The High Court held that the business of the assessee-firm, engaged in clearing and shipping agency services, does not qualify as a profession for tax purposes under the Finance Act, 1982, as it does not require specialized intellectual skills. However, the Court ruled in favor of the assessee regarding the entitlement to investment allowance under section 32A of the Income Tax Act, 1961, for leasing machinery for manufacturing purposes, based on a Supreme Court decision supporting the allowance for leasing companies providing machinery for manufacturing specified articles.
Issues: 1. Whether the business of the assessee-firm can be treated as a profession for calculating tax at a concessional rate under the Finance Act, 1982Rs. 2. Whether an assessee leasing machinery to others for production of articles not specified in the Eleventh Schedule to the Income Tax Act, 1961, is entitled to investment allowance under section 32A of the ActRs.
Analysis:
*Issue 1:* The assessee-firm contended that its business of clearing and shipping agents should be taxed at a lower rate applicable to firms engaged in a profession as per the Finance Act, 1982. The Income Tax Officer initially rejected this claim, but the Commissioner of Income-tax later held that the business could be treated as a profession for tax calculation purposes. The Tribunal, based on the activities of a customs clearing and forwarding agent requiring specialized knowledge, upheld the Commissioner's decision.
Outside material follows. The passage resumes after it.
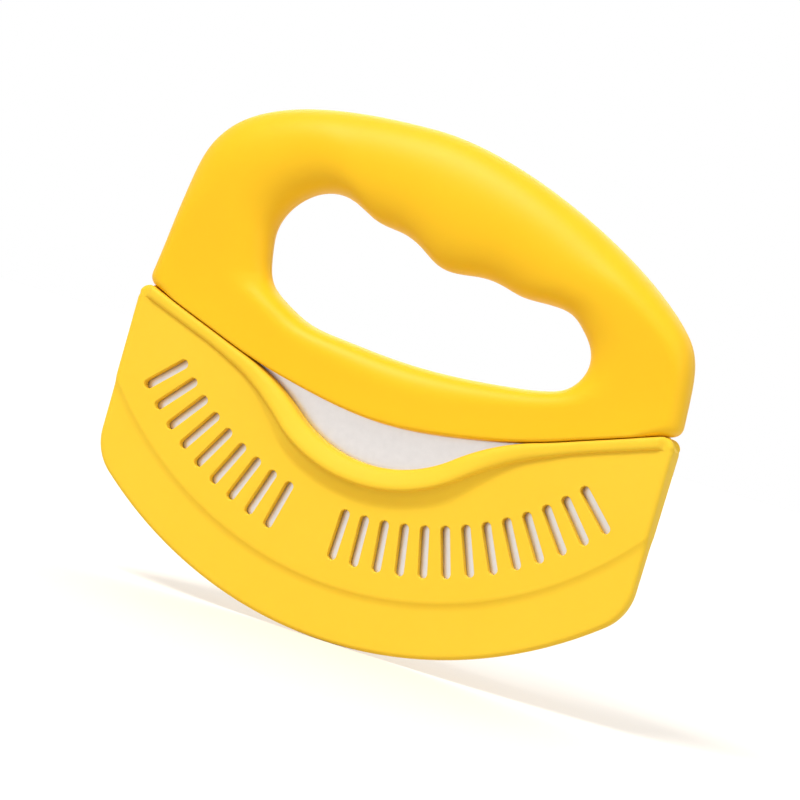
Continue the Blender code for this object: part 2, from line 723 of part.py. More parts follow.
def bead_section(x, stop):
    """The bead's section at x as (how far below the lip, how far out of the face), outer side first."""
    swell = smoothstep((BEAD_SWELL_START - abs(x)) / BEAD_SWELL_SPAN)
    height = BEAD_END_HEIGHT + (BEAD_DIP_HEIGHT - BEAD_END_HEIGHT) * swell
    flare = smoothstep((FLARE_START - abs(x - DIP_X)) / FLARE_SPAN)
    lift = (FLARE_PROUD + BEAD_SINK) * flare
    bow = (BEAD_ROUNDNESS * height / 2 + BEAD_SINK) * smoothstep((stop - abs(x)) / BEAD_STOP)
    rows = []
    for i in range(9):
        turn = math.pi * i / 8
        share = (1 - math.cos(turn)) / 2
        down = BEAD_TOP_SINK + (height - BEAD_TOP_SINK) * share
        rows.append((down, bow * math.sin(turn) + lift * share ** FLARE_BOW - BEAD_SINK))
    spread = FLARE_LEAST + (1 - FLARE_LEAST) * flare
    for share in (0.5, 1.0):
        rows.append((height + spread * CHAMFER_HEIGHT * share, lift * (1 - CHAMFER_FALL * share) - BEAD_SINK))
    for share in (0.5, 1.0):
        down = height + spread * (CHAMFER_HEIGHT + (FLARE_HEIGHT - CHAMFER_HEIGHT) * share)
        rows.append((down, lift * (1 - CHAMFER_FALL) * (1 - share) ** 2 - BEAD_SINK))
    inner = -SHEATH_EDGE_ROUND - BEAD_SINK
    return rows + [(rows[-1][0], inner), (BEAD_TOP_SINK, inner)]


def bead(side):
    """The rounded bead along the lip of one face, widest in the dip and fading out before the corners."""
    stop = HALF_WIDTH - BEAD_STOP
    path = [p for p in lip_line() if abs(p[0]) < stop]
    mesh = bmesh.new()
    rings = []
    for i, point in enumerate(path):
        before = Vector(path[max(i - 1, 0)])
        after = Vector(path[min(i + 1, len(path) - 1)])
        along = (after - before).normalized()
        square = Vector((along.y, -along.x))
        ring = []
        for down, out in bead_section(point[0], stop):
            spot = Vector(point) + square * down
            ring.append(mesh.verts.new((spot.x, side * (sheath_half(spot.y) + out), spot.y)))
        rings.append(ring)
    for ring, after in zip(rings, rings[1:]):
        for k in range(len(ring)):
            j = (k + 1) % len(ring)
            mesh.faces.new((ring[k], ring[j], after[j], after[k]))
    mesh.faces.new(rings[0])
    mesh.faces.new(rings[-1][::-1])
    bmesh.ops.recalc_face_normals(mesh, faces=mesh.faces)
    return mesh


def pocket():
    """The narrow space for the blade, open at the top."""
    half_width = BLADE_HALF_WIDTH + EDGE_CLEARANCE
    half = BLADE_THICKNESS / 2 + POCKET_CLEARANCE
    angle = math.asin(half_width / POCKET_RADIUS)
    outline = arc(RIM_CENTRE_Z, POCKET_RADIUS, -angle, angle, 32)
    outline += [(half_width, HANDLE_TOP), (-half_width, HANDLE_TOP)]
    return prism(outline, -half, half)


def slot_cutters():
    """The drain slots: round-ended, each pointing at the rim's centre, through the front wall alone."""
    mesh = bmesh.new()
    for start, count in SLOT_GROUPS:
        for i in range(count):
            angle = start + i * SLOT_PITCH
            middle = Vector(polar(RIM_CENTRE_Z, SLOT_RADIUS, angle))
            outward = Vector((math.sin(angle), -math.cos(angle)))
            across = Vector((outward.y, -outward.x))
            outline = []
            for sign in (-1, 1):
                end = middle + outward * sign * (SLOT_LENGTH - SLOT_WIDTH) / 2
                for k in range(5):
                    turn = math.pi * k / 4
                    spoke = outward * (sign * math.sin(turn)) + across * (-sign * math.cos(turn))
                    outline.append(tuple(end + spoke * SLOT_WIDTH / 2))
            add_mesh(mesh, prism(outline, -SHEATH_THICK_TOP, 0.0))
    return mesh


def make_sheath(material):
    item = place("sheath", sheath_body(), material)
    shape_with(item, bead(-1), "UNION", "sheath_bead_front")
    shape_with(item, bead(1), "UNION", "sheath_bead_back")
    shape_with(item, pocket(), "DIFFERENCE", "sheath_pocket")
    shape_with(item, slot_cutters(), "DIFFERENCE", "sheath_slots")
    return item


def clear_scene():
    for item in list(bpy.data.objects):
        bpy.data.objects.remove(item, do_unlink=True)


def main():
    clear_scene()
    grip = paint("handle_yellow", (0.93, 0.62, 0.03), 0.45)
    cover = paint("sheath_yellow", (0.91, 0.67, 0.05), 0.55)
    steel = paint("stainless_steel", (0.80, 0.78, 0.75), 0.30, 1.0)
    dowel = paint("pin_steel", (0.62, 0.62, 0.62), 0.35, 1.0)
    make_handle_half("handle_front", -1, grip)
    make_handle_half("handle_back", 1, grip)
    make_blade(steel)
    for number, (x, z) in enumerate(pin_places(), start=1):
        make_pin(f"blade_pin_{number}", x, z, dowel)
    make_sheath(cover)


main()
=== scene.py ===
# %% [markdown]
# # Dressing a rocking dough cutter
#
# The cutter has three things to look at: a thick moulded loop handle, a thin arc-edged blade, and a sheath
# that is pushed over the blade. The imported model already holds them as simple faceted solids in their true
# places. This lesson keeps those places and gives each visible piece a fine surface and a finish.

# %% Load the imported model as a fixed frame
import math

import bmesh
import bpy
import numpy as np
from mathutils import Matrix, Vector


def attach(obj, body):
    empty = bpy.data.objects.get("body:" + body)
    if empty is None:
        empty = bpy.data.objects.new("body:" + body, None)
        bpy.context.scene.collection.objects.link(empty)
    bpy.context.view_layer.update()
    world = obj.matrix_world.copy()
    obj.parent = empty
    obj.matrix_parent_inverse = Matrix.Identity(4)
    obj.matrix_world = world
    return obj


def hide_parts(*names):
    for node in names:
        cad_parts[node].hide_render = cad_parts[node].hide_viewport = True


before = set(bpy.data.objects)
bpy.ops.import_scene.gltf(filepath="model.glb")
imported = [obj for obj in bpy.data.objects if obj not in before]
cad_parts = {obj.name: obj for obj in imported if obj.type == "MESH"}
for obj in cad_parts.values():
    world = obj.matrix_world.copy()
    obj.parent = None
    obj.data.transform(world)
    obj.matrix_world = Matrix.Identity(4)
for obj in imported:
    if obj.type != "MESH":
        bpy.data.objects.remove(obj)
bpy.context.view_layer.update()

# %% [markdown]
# ## Sizes
#
# Blender counts in metres and a product drawing in millimetres. One named factor keeps the drawing's
# numbers readable. The sheath's rim, the blade's edge and the slots are arcs about one centre. The handle's
# foot is an arc of its own with a slight belly in the middle, and runs out into two straight lines. Those
# few radii place nearly everything.

# %% The sizes that several pieces share
MM = 0.001
HALF_WIDTH = 95.0 * MM
RIM_RADIUS = 140.7 * MM
RIM_CENTRE = Vector((0.0, RIM_RADIUS))
FOOT_RADIUS = 180.0 * MM
FOOT_LOW = 73.9 * MM
FOOT_CENTRE = Vector((0.0, FOOT_LOW + FOOT_RADIUS))
FOOT_ARC_ANGLE = math.radians(19.0)
FOOT_BELLY = 1.05 * MM
BELLY_REACH = 36.0 * MM
DIP_X = -1.3 * MM
CROWN_HEIGHT = 169.0 * MM


def smoothstep(value):
    value = min(max(value, 0.0), 1.0)
    return value * value * (3 - 2 * value)


def foot_z(x, below=0.0):
    """Height at x of the line that follows the handle's foot, a given distance below it."""
    radius = FOOT_RADIUS + below
    end_x = radius * math.sin(FOOT_ARC_ANGLE)
    if abs(x) > end_x:
        end_z = FOOT_CENTRE.y - radius * math.cos(FOOT_ARC_ANGLE)
        return end_z + (abs(x) - end_x) * math.tan(FOOT_ARC_ANGLE)
    belly = FOOT_BELLY * (1 - smoothstep(abs(x - DIP_X) / BELLY_REACH))
    return FOOT_CENTRE.y - math.sqrt(radius ** 2 - x * x) - belly


print("the foot rises from %.1f mm in the middle to %.1f mm at its ends" % (
    foot_z(0) / MM, foot_z(HALF_WIDTH) / MM))

# %% [markdown]
# ## A grid that takes any shape
#
# Moulded plastic flows from one form into the next, so its surface is easiest to make as one sheet. Box
# modelling with a subdivision surface would do, but it rounds the crisp lines too. Here a flat grid
# primitive is laid over the form instead: a formula says where each of its rows goes, and doubles are
# merged where the sheet meets itself.

# %% Lay a grid primitive over rows of points
WELD = 1e-6


def laid_grid(rows, closed=False):
    """A bmesh grid with one vertex for each point of the rows."""
    sheet = bmesh.new()
    bmesh.ops.create_grid(sheet, x_segments=len(rows[0]) - 1, y_segments=len(rows) - 1, size=1.0)
    points = [point for row in rows for point in row]
    for vert, point in zip(list(sheet.verts), points):
        vert.co = point
    if closed:
        bmesh.ops.remove_doubles(sheet, verts=sheet.verts, dist=WELD)
    return sheet


def finished(name, sheet, material, sharp=35.0):
    """Turns a bmesh into a smooth-shaded object at the origin."""
    mesh = bpy.data.meshes.new(name)
    sheet.to_mesh(mesh)
    sheet.free()
    mesh.materials.append(material)
    mesh.shade_smooth()
    mesh.set_sharp_from_angle(angle=math.radians(sharp))
    piece = bpy.data.objects.new(name, mesh)
    bpy.context.scene.collection.objects.link(piece)
    print(name, "has", len(mesh.polygons), "faces")
    return piece


# %% [markdown]
# ## Colours and nodes
#
# Colours are written as the sRGB hex values that a paint chart gives. Blender's shaders count in linear
# light, so one function turns them. One more adds a node with its settings and its links, which keeps each
# material short.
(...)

The High Court, referring to a previous case, ruled that the services provided by the clearing and shipping agent did not qualify as a profession based on intellectual attainments or specialized skills. Consequently, the first question was answered in favor of the Revenue.
*Issue 2:* The assessee leased machinery to other parties for manufacturing articles not specified in the Eleventh Schedule to the Income Tax Act, 1961. The Income Tax Officer disallowed the investment allowance claim, but the Commissioner of Income-tax approved it. The Tribunal, following a precedent, held that leasing machinery for manufacturing purposes qualifies for investment allowance. Citing a Supreme Court decision, the High Court confirmed that a leasing company owning machinery leased to third parties for manufacturing specified articles is entitled to investment allowance. Therefore, the second question was answered in favor of the assessee.